From that point on, both father and son left their lives of drugs behind. They depended on God for help to stay clean.

"I definitely wouldn’t be where I am now if it was not for my dad going through the recovery process with me," knows Shane.

"Really at times we were carrying each other and at times, it was God carrying both of us, bringing us together," adds Nick.

While going through rehab, Nick also started running marathons again, this time with Shane by his side.

"I know for me, it’s meant the world, for Shane to embrace it, for us to do it together," says dad.

"When I embraced recovery, running ended up playing a huge part of it," says son.

Nick and Shane  started a non-profit organization called AIR, or “Activity Inspired Rehabilitation.” They based it on their belief that running can help get addicts on the road to recovery. Ttoday, they’re running with men going through the same rehabilitation program that gave them hope.
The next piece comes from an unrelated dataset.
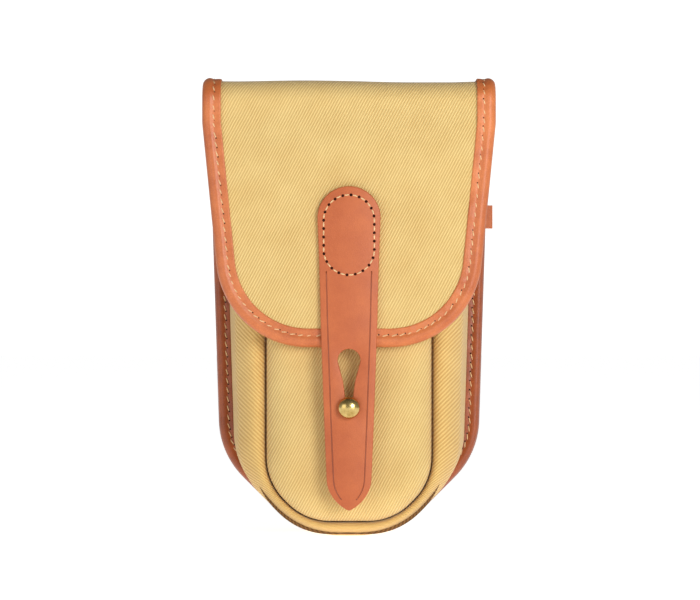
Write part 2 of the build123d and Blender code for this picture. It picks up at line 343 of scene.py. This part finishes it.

"I think it’s great going out doing something with someone who’s been down the same roads that I have. And seeing them and how they have recovered and you know, it gives you hope that you can do it yourself," says a runner from the Denver rescue mission.

There may be a long road ahead for this father and son, but it is one filled with hope.

“What He’s done with my relationship with my son, just once again, I just thank God for the power of restoration and redemption.  And it reinforces hope for the entire family and knowing that through Christ, we can all become that vision of hope that exists in the innocence of a child’s eyes," says Nick.

“No matter how impossible it seems to change, you can change if you really want to. You know, if you really find that purpose, you can definitely change. Since accepting Christ, I feel that light inside of me, and it’s brighter than ever," believes Shane.